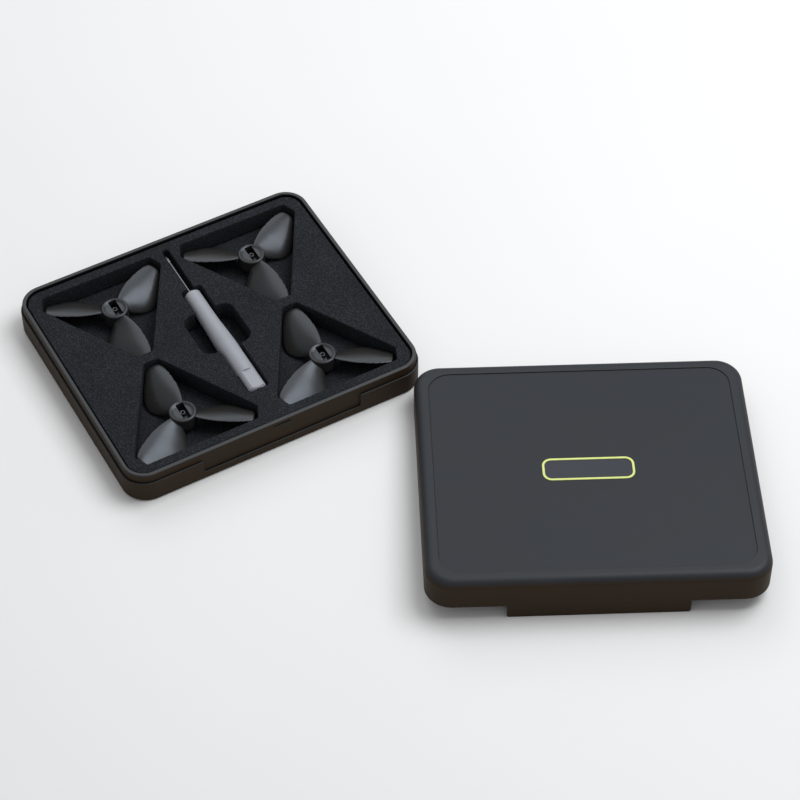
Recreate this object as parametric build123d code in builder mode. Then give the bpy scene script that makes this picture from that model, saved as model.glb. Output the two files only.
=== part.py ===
from build123d import *
import math
import os

# Hard carrying case for four three-blade 3 inch propellers and their hex driver.
# Units mm, +Z up, origin at the centre of the tray's underside, front of the case towards -Y.
# The tray stands open with its contents; the lid lies beside it, front edge resting on its closing tab.

# ---- case, closed sizes -------------------------------------------------------------------------
case_w = 175.0          # along X
case_d = 152.0          # along Y
case_r = 14.0           # vertical corner radius
case_h = 32.0           # closed height
floor_t = 1.8           # tray floor
ledge_z = 13.8          # ledge that the lid's skirt comes down to
rim_z = 19.2            # top of the tray's inner rim
rim_in = 1.15           # rim stands this far in from the outer wall
rim_t = 2.25            # rim thickness
tray_foot_r = 1.2       # rounding under the outer wall
line_w, line_depth = 0.45, 0.5      # shadow groove at the foot of the rim

tab_half = 46.5         # half width of the front recess that takes the lid's tab
tab_z = 5.2             # floor of that recess
tab_foot_r, tab_top_r = 1.2, 1.0    # its lower and upper corner radii
seam_gap = 0.15         # gap at the closed seam
skirt_t = 1.0           # lid skirt and tab thickness
catch_x, catch_half = 0.3, 5.0      # snap slot through the front of the rim
catch_z0, catch_z1 = 15.9, 17.3

# ---- foam ---------------------------------------------------------------------------------------
foam_gap = 0.7          # to the tray wall
foam_floor_z = 5.7      # top of the lower sheet
foam_top_z = 18.0       # top of the die-cut sheet
pocket_fillet = 1.2
hub_x, hub_y = 41.75, 41.9          # pocket and propeller centres
# outline of one pocket about its propeller axis, for the back row; the front row is its mirror image
pocket = [(-32.3, 24.2), (32.3, 24.2), (35.75, 16.4), (4.3, -38.7), (-4.3, -38.7), (-35.75, 16.4)]
recess_w, recess_d, recess_r = 29.6, 30.2, 6.2      # finger recess across the driver
recess_y = 0.6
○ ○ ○
PROBLEM DESCRIPTION:
All of the material must be reproduced exactly.

ANSWER TO THIS TASK:
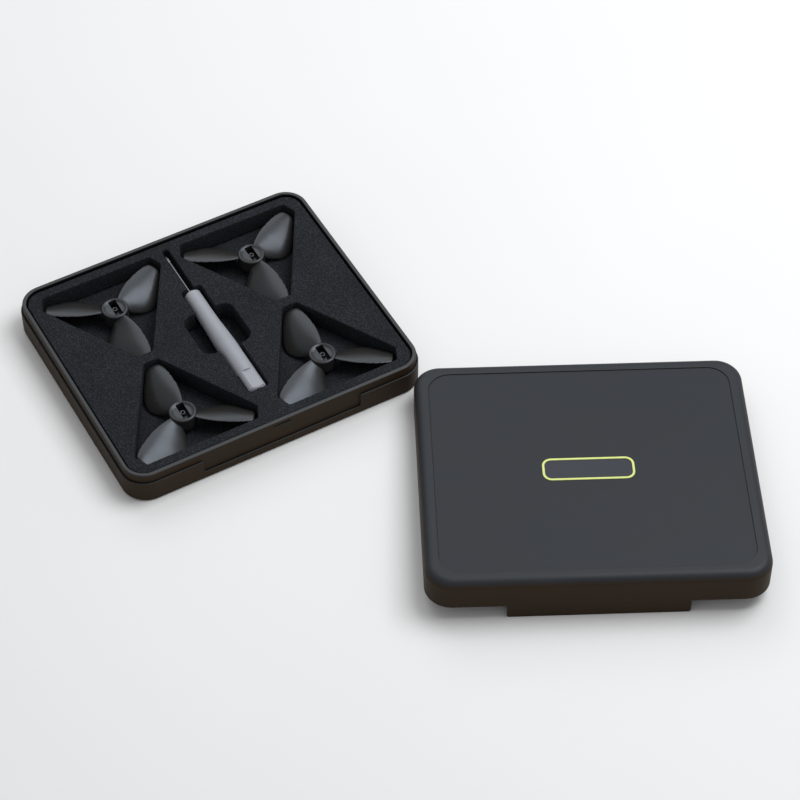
Recreate this object as parametric build123d code in builder mode. Then give the bpy scene script that makes this picture from that model, saved as model.glb. Output the two files only.
=== part.py ===
from build123d import *
import math
import os

# Hard carrying case for four three-blade 3 inch propellers and their hex driver.
# Units mm, +Z up, origin at the centre of the tray's underside, front of the case towards -Y.
# The tray stands open with its contents; the lid lies beside it, front edge resting on its closing tab.

# ---- case, closed sizes -------------------------------------------------------------------------
case_w = 175.0          # along X
case_d = 152.0          # along Y
case_r = 14.0           # vertical corner radius
case_h = 32.0           # closed height
floor_t = 1.8           # tray floor
ledge_z = 13.8          # ledge that the lid's skirt comes down to
rim_z = 19.2            # top of the tray's inner rim
rim_in = 1.15           # rim stands this far in from the outer wall
rim_t = 2.25            # rim thickness
tray_foot_r = 1.2       # rounding under the outer wall
line_w, line_depth = 0.45, 0.5      # shadow groove at the foot of the rim

tab_half = 46.5         # half width of the front recess that takes the lid's tab
tab_z = 5.2             # floor of that recess
tab_foot_r, tab_top_r = 1.2, 1.0    # its lower and upper corner radii
seam_gap = 0.15         # gap at the closed seam
skirt_t = 1.0           # lid skirt and tab thickness
catch_x, catch_half = 0.3, 5.0      # snap slot through the front of the rim
catch_z0, catch_z1 = 15.9, 17.3

# ---- foam ---------------------------------------------------------------------------------------
foam_gap = 0.7          # to the tray wall
foam_floor_z = 5.7      # top of the lower sheet
foam_top_z = 18.0       # top of the die-cut sheet
pocket_fillet = 1.2
hub_x, hub_y = 41.75, 41.9          # pocket and propeller centres
# outline of one pocket about its propeller axis, for the back row; the front row is its mirror image
pocket = [(-32.3, 24.2), (32.3, 24.2), (35.75, 16.4), (4.3, -38.7), (-4.3, -38.7), (-35.75, 16.4)]
recess_w, recess_d, recess_r = 29.6, 30.2, 6.2      # finger recess across the driver
recess_y = 0.6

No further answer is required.